BOSTON (CBS) — The National Cancer Institute is calling for more American children to be vaccinated against the human papillomavirus, most commonly referred to as HPV.
While the vaccine is safe and can actually prevent cancer, many kids aren’t receiving it.
Emily Ocasio of Boston, a mother of six, was diagnosed with HPV 12 years ago.
“I had pain, surgeries and doctors telling me I have cancerous cells,” she says. “That’s scary to hear.”
In addition to genital warts, HPV causes nearly all cervical cancers in women. This can lead to other genital, head, and neck cancers in both genders.
“Nobody wants cancer,” says Dr. Mary Brown, a pediatrician at Floating Hospital for Children at Tufts Medical Center in Boston.
She routinely gives the HPV vaccine to her patients.

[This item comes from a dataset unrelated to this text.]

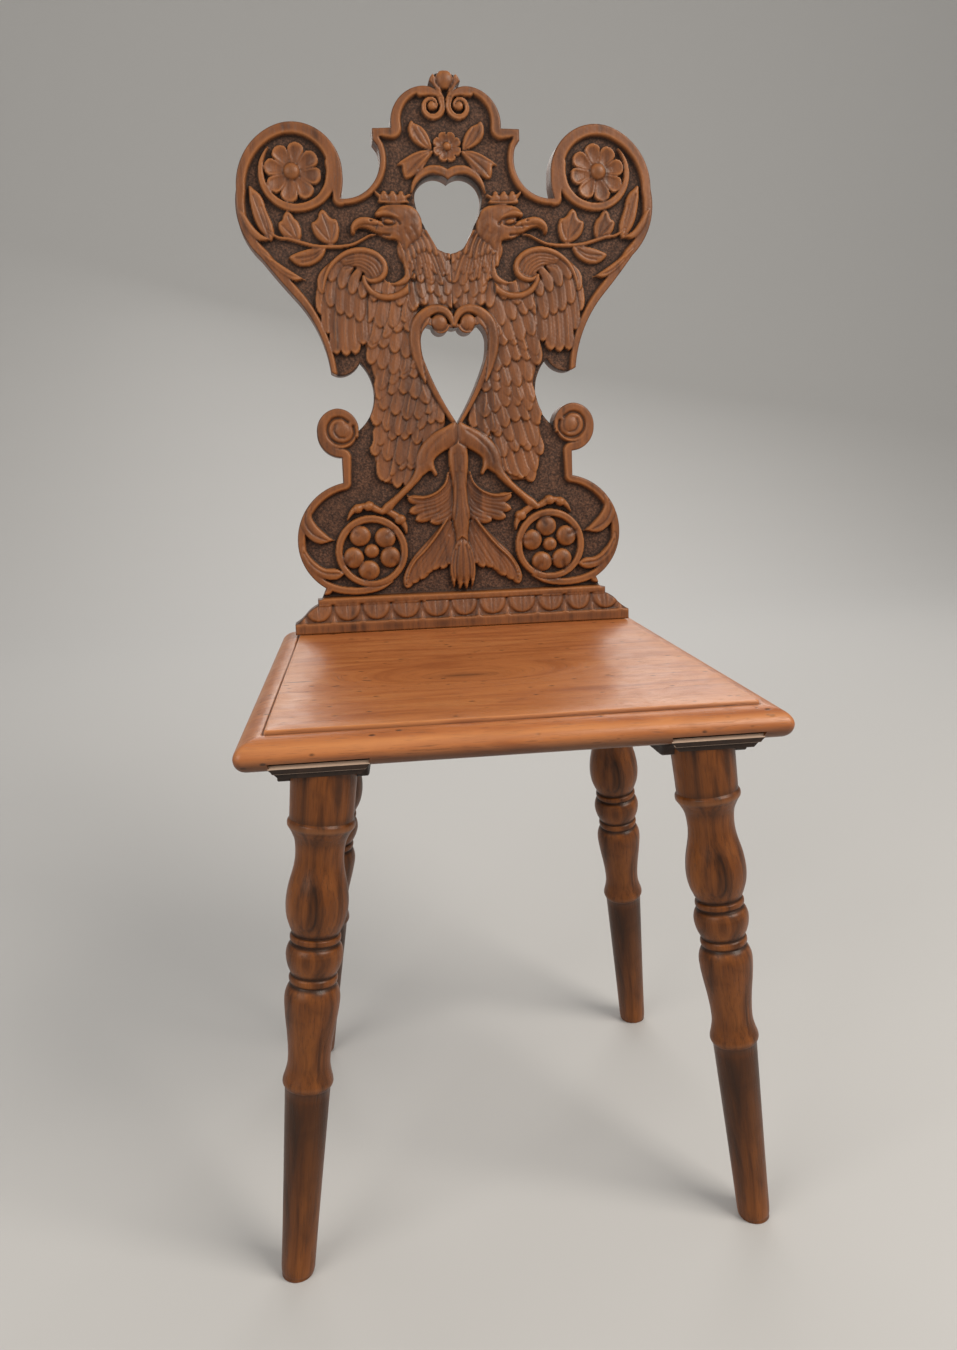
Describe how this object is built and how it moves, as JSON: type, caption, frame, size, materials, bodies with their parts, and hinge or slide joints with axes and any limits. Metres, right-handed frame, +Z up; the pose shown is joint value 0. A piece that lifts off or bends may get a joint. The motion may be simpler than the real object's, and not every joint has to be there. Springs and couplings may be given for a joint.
{
  "type": "carved board chair",
  "caption": "Wooden chair with a pierced plank back carved with crowned eagles, rosettes and acanthus, a trapezoid board seat and splayed turned legs.",
  "frame": {"origin": "middle of the footprint box on the floor", "axes": "+X to the right of someone who looks at the chair's front, +Y from the front to the back, +Z up"},
  "size_m": [0.4318, 0.4476, 0.9925],
  "materials": {
    "seat_board": "worn waxed walnut",
    "backrest": "carved walnut, dark in the hollows",
    "battens": "dark stained",
    "legs": "turned walnut, semi-gloss",
    "wedges": "plain"
  },
  "bodies": {
    "root": {"seat_board": "seat_board", "backrest": "backrest", "left_batten": "battens", "right_batten": "battens", "leg_front_left": "legs", "leg_front_right": "legs", "leg_rear_left": "legs", "leg_rear_right": "legs", "wedge_front_left": "wedges", "wedge_front_right": "wedges", "wedge_rear_left": "wedges", "wedge_rear_right": "wedges", "key_left": "wedges", "key_right": "wedges"}
  },
  "joints": []
}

“I don’t even usually recommend it,” she says. “It’s part of the routine vaccine schedule.”
The vaccine is recommended for all children, beginning as early as age 9. It is given as a series of three shots.
However, only 40 percent of girls and 21 percent of boys are actually receiving those shots. Does that fall short of the 80 percent goal set by the U.S. Department of Health and Human Services?
In a recent survey, many pediatricians admitted they don’t strongly recommend the vaccine for their patients, in part because they worry parents will refuse it.
Some parents believe that because HPV is sexually transmitted, vaccinating their kids could send the message that it’s OK to have sex.
“It’s something parents worry about,” Brown says, “But part of the whole goal of vaccination is to prevent, so if these kids are protected before they become sexually active, then it is more likely to prevent the HPV infection and hopefully then prevent the cancers.”
Ocasio, who just had her 11-year old daughter vaccinated, agrees.
“I don’t think that getting my daughter vaccinated means that I’m telling her that’s it’s OK to be active,” she says. “I’m giving her a chance that when she grows up she doesn’t have to have any complications the same way that I did.”